The drivers who took part in the strike are demanding leniency from the law. Essentially, they are demanding room to the break the law. Regardless of the various reasons they could mention, including the probability that the law puts more discretion in the hands of traffic officers, there is no reason to surrender the law to presumable offenders. No politics would justify this.
Certainly, putting more discretion in the hands of an already corrupt traffic management bureaucracy may be risky. But it is the bureaucracy that ought to be cleared from its long overdue opportunism and corruption. Experiences in other countries show that this trend of corruption can be avoided by using technology, such as radio and CCTV cameras.
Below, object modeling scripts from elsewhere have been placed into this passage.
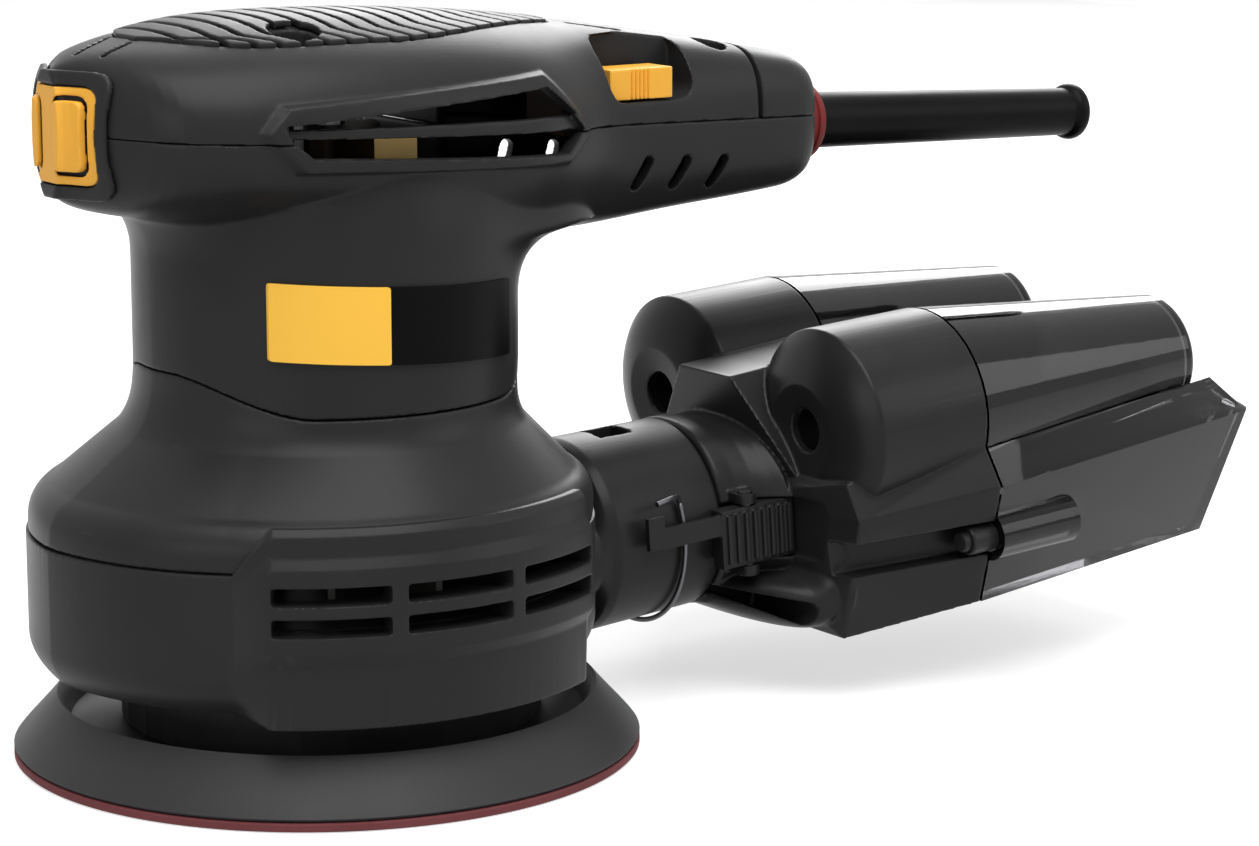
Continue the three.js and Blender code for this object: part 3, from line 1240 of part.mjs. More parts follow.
// Cord entry
const alongCord = (geometry) => geometry.rotateY(Math.PI / 2).translate(0, 0, cordHeight);
add('cord_grommet', alongCord(tube(sleeveRadius + fit, grommetRadius, headRear + fit, headRear + fit + grommetLength, 28)), finish.red);
add('cord_sleeve', alongCord(turned([
  [cordRadius, headRear - sleeveFlange.from], [sleeveRadius + sleeveFlange.proud, headRear - sleeveFlange.from],
  [sleeveRadius + sleeveFlange.proud, headRear - sleeveFlange.to], [sleeveRadius, headRear - sleeveFlange.to],
  [sleeveRadius, headRear + grommetLength + 2], [sleeveTip, sleeveEnd - sleeveBead.length],
  [sleeveTip + sleeveBead.proud, sleeveEnd - sleeveBead.length], [sleeveTip + sleeveBead.proud, sleeveEnd],
  [cordRadius, sleeveEnd], [cordRadius, headRear - sleeveFlange.from],
], 16)), finish.rubberBlack);

// Dust collector, in the frame of its port
const collector = new THREE.Group();
collector.rotation.y = portGroupTurn;
sander.add(collector);
add('dust_head', dustHead(), finish.shellBlack, collector);
add('dust_bin', dustBin(), finish.clear, collector);
add('cyclone_tube_left', cycloneTube(1), finish.clear, collector);
add('cyclone_tube_right', cycloneTube(-1), finish.clear, collector);
add('bin_catch_left', binCatch(1), finish.yellow, collector);
add('bin_catch_right', binCatch(-1), finish.yellow, collector);
add('latch_wire', catchWire(), finish.steel, collector);
add('latch_lever', latchLever(), finish.shellBlack, collector);
add('latch_pin', latchPinForm(0), finish.steel, collector);

export default sander;
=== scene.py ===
"""Random-orbit palm sander with a twin-cyclone dust collector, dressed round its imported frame.

Lengths are written in millimetres in the row's frame: +Z up, +X towards the cord, origin at the
centre of the abrasive face. Meshes are scaled to metres when they are made.
"""

from __future__ import annotations

import json
import logging
import math
from dataclasses import dataclass, field
from enum import Enum
from typing import Callable, Iterable, Sequence

import bmesh
import bpy
import numpy as np
from mathutils import Matrix, Vector

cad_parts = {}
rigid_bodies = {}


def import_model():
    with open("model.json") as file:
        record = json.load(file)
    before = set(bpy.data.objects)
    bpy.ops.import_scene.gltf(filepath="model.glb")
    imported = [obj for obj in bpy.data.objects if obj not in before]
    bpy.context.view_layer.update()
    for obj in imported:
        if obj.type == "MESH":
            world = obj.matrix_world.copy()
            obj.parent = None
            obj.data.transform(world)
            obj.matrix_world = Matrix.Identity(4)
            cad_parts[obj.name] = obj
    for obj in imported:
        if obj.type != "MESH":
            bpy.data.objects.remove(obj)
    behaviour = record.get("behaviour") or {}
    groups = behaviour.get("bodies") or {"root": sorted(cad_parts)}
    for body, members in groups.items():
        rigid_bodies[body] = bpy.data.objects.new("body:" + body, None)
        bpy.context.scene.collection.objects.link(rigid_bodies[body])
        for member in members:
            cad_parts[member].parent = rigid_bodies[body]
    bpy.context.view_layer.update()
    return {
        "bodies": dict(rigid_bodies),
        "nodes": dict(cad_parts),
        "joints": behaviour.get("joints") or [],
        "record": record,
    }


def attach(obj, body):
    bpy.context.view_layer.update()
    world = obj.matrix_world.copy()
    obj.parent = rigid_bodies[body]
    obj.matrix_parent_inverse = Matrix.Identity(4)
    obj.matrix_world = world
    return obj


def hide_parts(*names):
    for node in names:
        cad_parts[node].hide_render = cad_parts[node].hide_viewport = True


log = logging.getLogger("sander")
MM = 0.001
CLEAR_INDEX = 1.36  # refractive index of the clear plastic


# ---------------------------------------------------------------------------- geometry toolkit

Point = tuple[float, float]
Triple = tuple[float, float, float]
Tree = bpy.types.NodeTree
Socket = bpy.types.NodeSocket


class Plane(Enum):
    """Plane that a flat outline is drawn in; the prism runs along the third axis."""

    PLAN = "XY"
    SIDE = "XZ"
    FRONT = "YZ"


class Operation(Enum):
    """Boolean operations between solids."""

    CUT = "DIFFERENCE"
    JOIN = "UNION"
    COMMON = "INTERSECT"


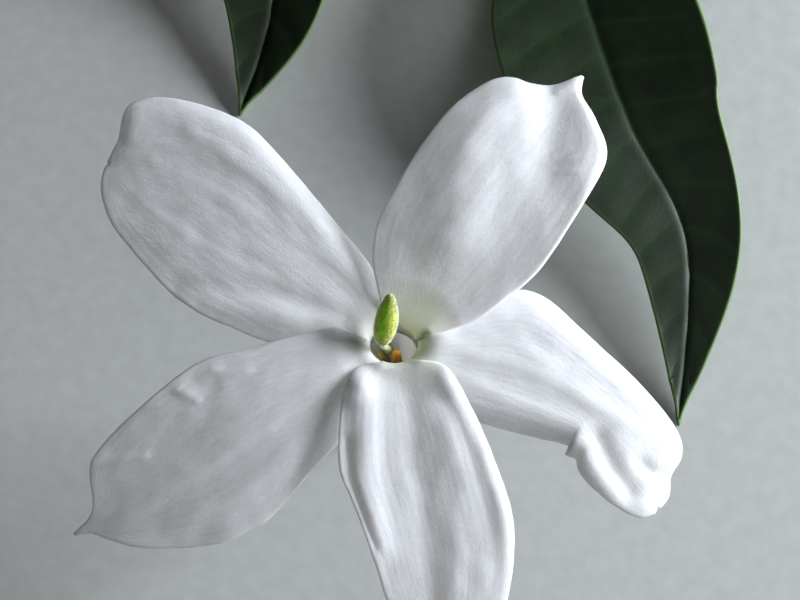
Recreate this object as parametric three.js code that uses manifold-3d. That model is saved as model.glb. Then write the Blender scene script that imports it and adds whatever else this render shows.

In the US, for instance, a traffic police officer is required to put his radio on while on duty. Everything he says is recorded. Thus, officers can be monitored and called into account.
And even more, corruption exists when there is a person that tries to pay her way out of the law. If all drivers are courageous enough to operate under the law and challenge corrupt officers, then, under due process of the law, there would be no corruption. Hence, this risk of disproportional discretion is also avoidable.
Now that the city’s administrative units have unlawfully postponed the enforcement of law, the chaos will continue. And the rescheduling emboldens offenders. There is no way that the striking drivers would be acting any differently after three months.
What then? Is the city’s administration going to forget the law because potential offenders say so?
A city that is losing its productive population as an outcome of rampant road rage should not have the luxury to delay implementation of the law which is meant to address that problem. Its only option is to go for it, regardless. No one, be it minibus drivers or officials, should be left to take the law in their hands. The law should be left to serve its purpose.
If the enforcement of the law is to save even one life, then, it should be given all possible opportunity. Enforcement of this law should not be characterised by leniency.